Oye stood watching the postman’s bicycle fade into the horizon, as though she expected him to turn around at any moment and return to deliver more letters that he had somehow overlooked at the bottom of his bag. Satisfied that he was gone, Oye walked back to the house, her letters tucked carefully under her arm. When Elvis read them later, they would give off the slight scent of talcum powder.

It was summer and schools were on holiday, and Elvis was home, so she summoned him and together they made a pot of too sweet, too milky tea. While she carried the tea, he followed closely, holding the envelopes.

She couldn’t read, but trusted only Elvis to read to her. She figured he was still young enough not to be judgmental or tell too many lies. Oye had never learned how to read or write, and before Elvis was old enough, Beatrice read the letters to Oye, taking her dictated replies down in a beautiful copperplate.

Elvis enjoyed Oye’s trust. It was one of the few times when he felt needed. That sense of importance was nearly threatened when he began to come across the letters written in foreign languages. The most regular came from someone called Gretel and seemed to be in a language that could be German. When he explained the situation to Oye, she laughed heartily at his discomfort and took the letter from him.

“There’s more than one way to skin a cat,” she said, holding the letter between her palms.

“What are you doing?”

“Reading it.”

“How?”

“Ach, laddie, with magic of course,” she said impatiently. “When I hold it like this, I can make out what it’s about.”

“Then why don’t you read all the others like that?” he asked.

“Tha thing with magic, lad, is tha’ it always has consequences.”

She settled back into her wicker chair, Elvis seated at her feet.
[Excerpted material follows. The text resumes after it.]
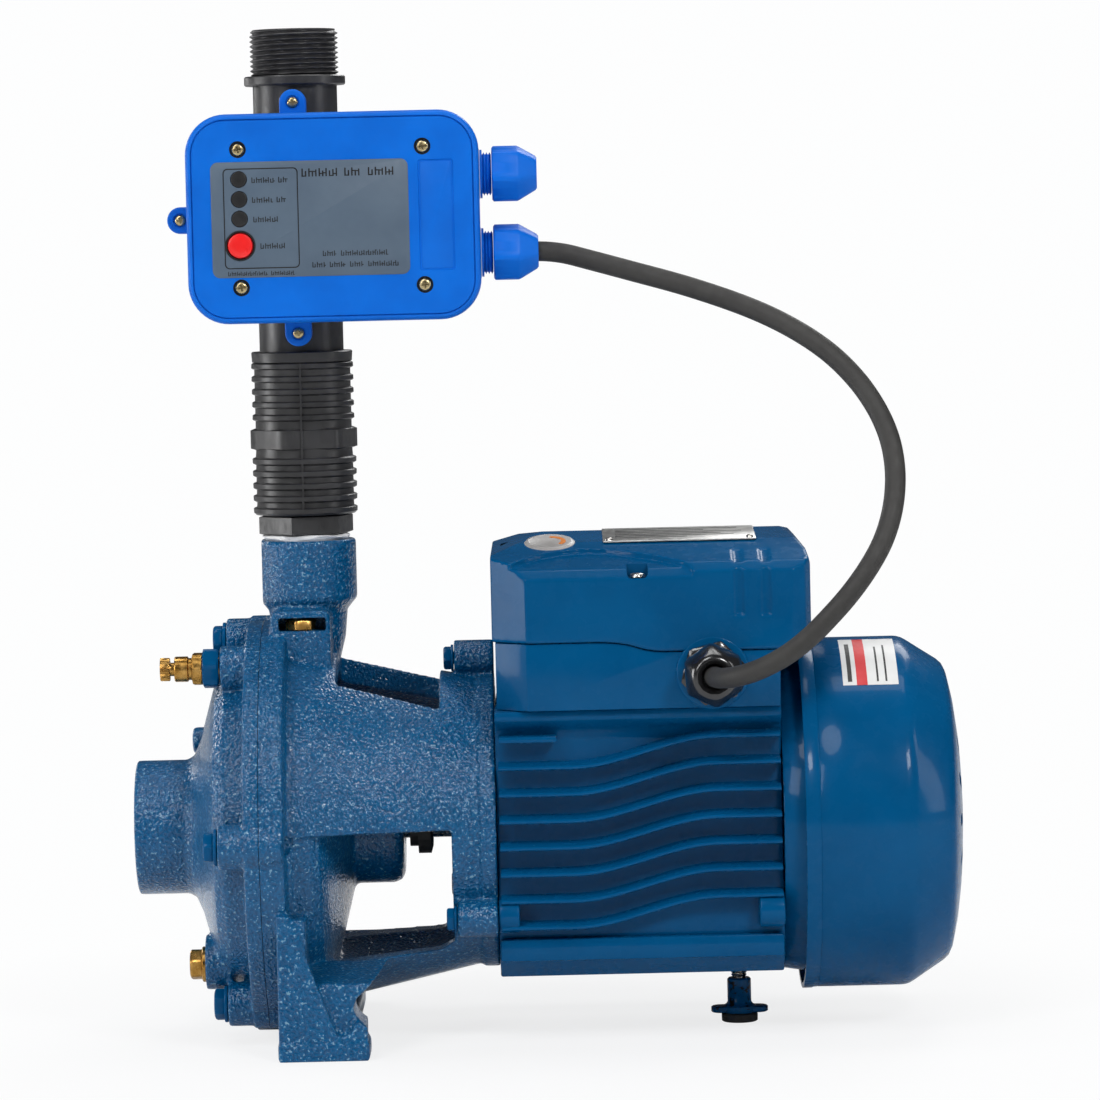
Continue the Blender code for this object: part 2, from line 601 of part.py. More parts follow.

She sighed and took the letters from him. With practiced casualness, she flicked through them, choosing one. She ripped the envelope and shook out the letter, which she passed to Elvis.

“Read, laddie,” she said slowly.

He took the letter, smiling at the elaborate ritual she had evolved. He wondered what she did on school days; he imagined she prowled the house restlessly until he got back. Clearing his throat, he began.

“Dear Oye …”

 

 

Mr. Aggrey took the entire kids’ dance class to the cinema to watch Fred Astaire.

“See how he floats,” he explained. “If you want to be good at dis, watch as many of dese kinds of films as possible.”